We affirm.   Actions of this type may be dismissed, and the seized property returned, upon a showing of “some compelling factor, consideration or circumstance demonstrating that forfeiture * * * would not serve the ends of justice” (Tax Law § 1845[d][4][D] ).  Plaintiff's contrary assertions notwithstanding, it cannot be said that Supreme Court wrongly concluded that these criteria were satisfied, particularly in view of defendants' good faith and lack of any intent to evade taxes.

When these seizures were effected, Supreme Court had essentially ruled that the State lacked authority to enforce its laws governing registration of liquor distributors with respect to shipments of liquor destined, as here, for Indian reservations (see, New York State Dept. of Taxation & Fin. v. St. Regis Group, 161 Misc.2d 383, 613 N.Y.S.2d 833, supra ).   Defendant Rex W. Seitz avers-and there is no contradictory evidence-that he agreed to transport the liquor believing the representation of the parties to the sale “that it was proper for them to assert on the liquor manifests that the distributor's registration requirement was not applicable”, and his own belief that this assessment was justified given Supreme Court's decision in New York State Dept. of Taxation & Fin. v. St. Regis Group (supra ).   Defendants' assertion that they did not act with unprincipled intent is buttressed by the fact that the manifest forms produced by the drivers were-with the exception of the missing distributor registration number-complete and accurately reflected the source and destination of the liquor, as well as the parties involved in the transaction.
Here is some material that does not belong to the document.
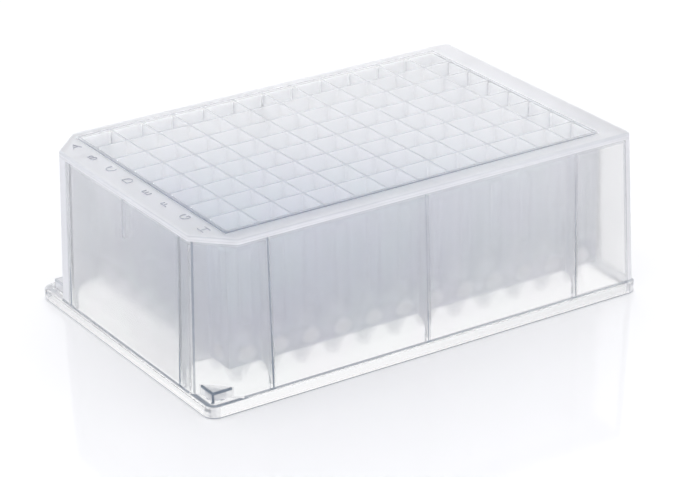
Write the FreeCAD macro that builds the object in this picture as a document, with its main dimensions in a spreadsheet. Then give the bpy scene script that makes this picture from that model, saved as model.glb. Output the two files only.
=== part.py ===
import FreeCAD, Part
import math
import os
import Sketcher
from FreeCAD import Placement, Rotation, Vector

# A deep well plate: twelve columns by eight rows of square wells with pointed floors, moulded in one piece with
# its deck, its tapered skirt and the flange that it stands on. Millimetres, +Z up, the origin under the middle of
# the plate on the surface that it stands on, X along the columns from 1 to 12 and Y towards row A.

SIZES = (
    # the field of wells
    ("columns", 12, "wells along X"),
    ("rows", 8, "wells along Y"),
    ("pitch", 9.0, "centre to centre of neighbouring wells"),
    ("well_wall", 0.8, "wall between two wells at their rims"),
    ("well_narrowing", 0.15, "how far each wall of a well leans in by its shoulder"),
    ("shoulder_level", 11.0, "where a well's straight walls end, above the table"),
    ("point_flat", 1.6, "flat at the bottom of a well, inside"),
    ("point_floor", 1.1, "plastic under that flat"),
    ("tip_flat", 2.9, "flat at the bottom of a tip, outside"),
    ("tip_spread", 7.8, "width of a tip where it leaves the well block"),
    ("tip_level", 2.2, "lowest point of a tip, above the table"),
    ("block_level", 8.2, "underside of the well block, above the table"),
    # the deck round the field
    ("plate_height", 44.0, "table to well rims"),
    ("rim_rise", 0.5, "well rims above the deck"),
    ("deck_thickness", 2.0, "deck"),
    ("deck_edge", 0.5, "bevel round the deck"),
    ("end_margin", 9.88, "field of wells to the flange's edge, short sides"),
    ("side_margin", 6.74, "field of wells to the flange's edge, long sides"),
    # the flange
    ("flange_height", 2.8, "flange"),
    ("flange_corner", 3.18, "radius of the flange's corners"),
    ("end_ledge", 0.75, "flange beyond the skirt's foot, short sides"),
    ("side_ledge", 1.3, "flange beyond the skirt's foot, long sides"),
    # the skirt
    ("skirt_wall", 1.0, "skirt"),
    ("skirt_lean", 1.2, "how far the skirt leans in from foot to deck"),
    ("skirt_corner", 1.0, "radius of the skirt's corners beside column 12"),
    ("corner_cut", 9.2, "leg of the cut-off corners beside column 1, at the foot"),
    ("cut_round", 2.5, "radius where the skirt turns into and out of those cuts"),
    ("corner_box_inset", 1.9, "corner box to the planes of the skirt, at the foot"),
    ("corner_box_rise", 2.5, "corner box above the flange"),
    # the webs between the skirt and the well block
    ("web_thickness", 1.2, "webs"),
    ("web_arch", 2.6, "radius of the arch under a web"),
    ("web_foot", 1.2, "how far the foot of a web stands in from the skirt"),
    ("stub_depth", 1.4, "how far the short web at mid-end stands in from the skirt"),
    ("stub_length", 10.5, "length of that web below the deck"),
)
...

Rather than flouting the registration and documentation requirements, defendants were operating upon a well-founded belief, based on the only judicial decision on the issue then extant, that they had complied with those requirements insofar as they were applicable and enforceable.   Given these circumstances, Supreme Court, not injudiciously, found that continued retention of defendants' equipment pending resolution of this complex and politically charged controversy over the State's power to tax and regulate transactions occurring on Indian reservations-with which defendants are only tangentially involved-was unjust.

ORDERED that the order is affirmed, with costs.

YESAWICH, Justice.

CARDONA, P.J., and MIKOLL, CREW and CASEY, JJ., concur.